As per the Reuters, Whelan and Vladimir Kara-Murza, a Russian-British dissident, both jailed in Russia, have suddenly disappeared from view, their lawyers said a day earlier, after at least seven Russian dissidents were unexpectedly moved from their prisons in recent days.
Who is Evan Gershkovich and why was he arrested?
The Wall Street Journal reporter Gershkovich, 32, was detained by the Russia while he was on a reporting trip to Yekaterinburg in March 2023.
He is accused of “gathering secret information” on orders from the CIA about Uralvagonzavod, a facility in the Sverdlovsk region that produces and repairs military equipment, the prosecutor general’s office said in a statement, revealing for the first time the details of the accusations against him.

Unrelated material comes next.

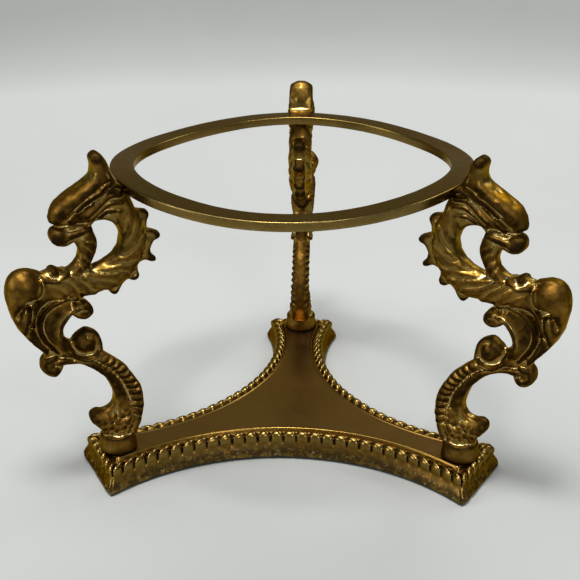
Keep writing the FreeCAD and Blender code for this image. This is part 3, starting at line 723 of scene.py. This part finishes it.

The reporter, his employer and the US government denied the allegations, and Washington designated him as wrongfully detained. Russia’s federal security service, or FSB, alleged after arresting Gershkovich that he was acting on US orders to collect state secrets but provided no evidence to back up the accusations.
Former US Marine Paul Whelan
A former marine Whelan was jailed by Moscow on espionage charges, in prison. He was arrested in 2018 in Russia, Whelan was convicted of espionage in 2020 and sentenced to 16 years in a facility in Mordovia, a Russian region notorious since Soviet times for its penal colonies.
Both Whelan and the US government have denied that he is a spy.